To make room for such high screen-to-body ratio, the Chinese company moved the 5-megapixel selfie camera to the bottom right side of the front panel—an unusual place to put a camera, but still an effective spot to snap a picture. A black lens coating makes this front-facing camera almost invisible. An ultrasonic proximity sensor is still hidden behind the top side of the screen like the last Mi Mix, and it works fine through the glass. The piezoelectric speaker that vibrated the entire frame of the first Mi Mix has been replaced with a traditional speaker that conveys all the sounds through a small cut at the top of the glass panel.

Material World

The Mi Mix 2 will come with two different finishes: one with a ceramic body and brushed aluminum frame, and one special edition with a fully ceramic unibody. If you're wondering about how ceramic's conducting properties differ from metal, it turns out those ugly antenna cuts in the frame, standard on metal phones, aren't needed here. Of course, the ceramic is more slippery and tougher to grip, but the exotic feeling is worth the trade-off.

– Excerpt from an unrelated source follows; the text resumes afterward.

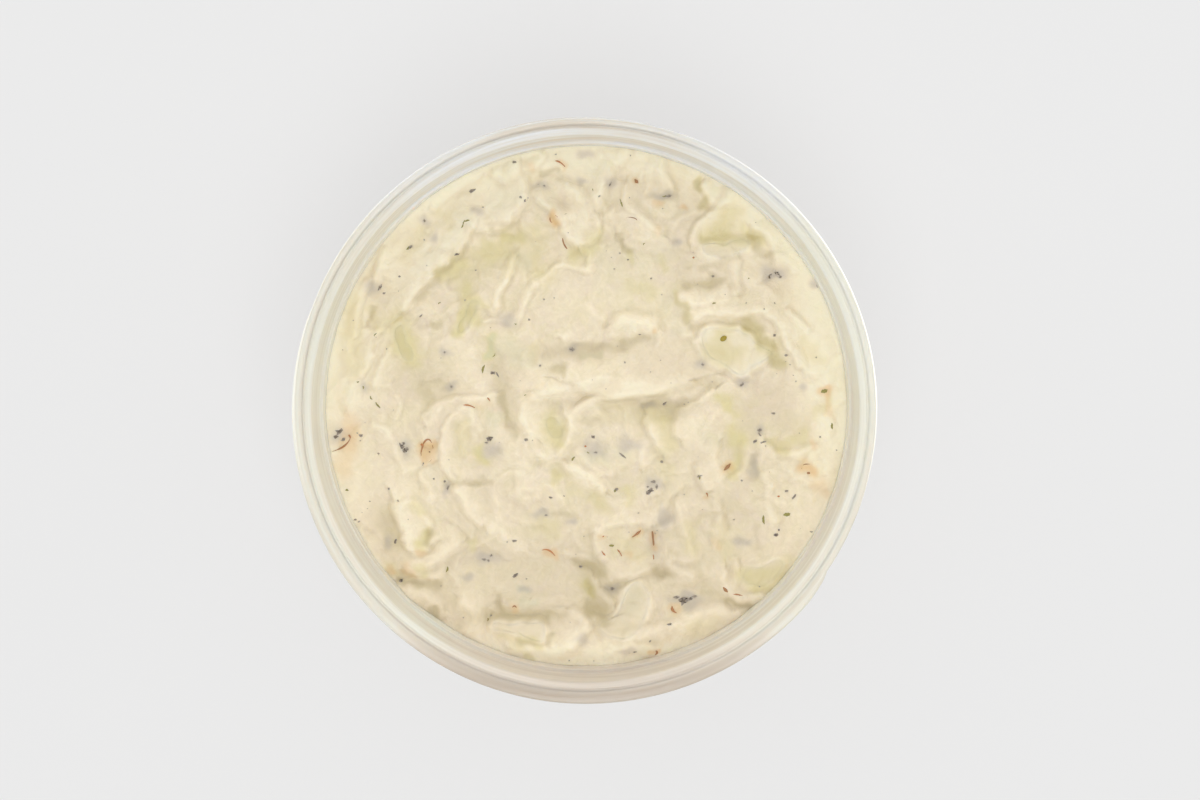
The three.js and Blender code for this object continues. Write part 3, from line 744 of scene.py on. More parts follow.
# Thick yoghurt swells: crests are pushed out sideways, which rounds them and pinches the creases
PUFF = 0.32
smooth = softened(net_z, 4)
spacing = 2 * top_radius / NET
slope_v, slope_u = np.gradient(smooth, spacing)
jacobian = [np.gradient(field, spacing) for field in (net_x, net_y)]
det = jacobian[0][1] * jacobian[1][0] - jacobian[0][0] * jacobian[1][1]
det = np.where(np.abs(det) < 0.2, 0.2, det)
slope_x = (slope_u * jacobian[1][0] - slope_v * jacobian[1][1]) / det
slope_y = (slope_v * jacobian[0][1] - slope_u * jacobian[0][0]) / det
inside = np.clip(from_wall / 1.5, 0, 1)
shift = PUFF * inside / np.maximum(1, np.hypot(slope_x, slope_y) / 1.2)
puffed_x = net_x - shift * slope_x
puffed_y = net_y - shift * slope_y

points = [np.stack([puffed_x, puffed_y, net_z], -1).reshape(-1, 3)]
size = NET + 1
corner = np.arange(size * size).reshape(size, size)
quads = np.stack([corner[:-1, :-1], corner[:-1, 1:], corner[1:, 1:], corner[1:, :-1]], -1).reshape(-1, 4)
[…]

The Mi Mix 2 will be available soon in China with prices starting at $506 for the version with 6 GB of RAM and 64 gigs of storage, and rising as high as $721 for the Special Edition ceramic version with 8 gigabytes of RAM and 256 GB of storage. Later this year, the phone will roll out to India, Europe, 40 other countries around the world, including the US. It will work on more than 40 different networks worldwide, making it fully functional across Europe and the US from day one.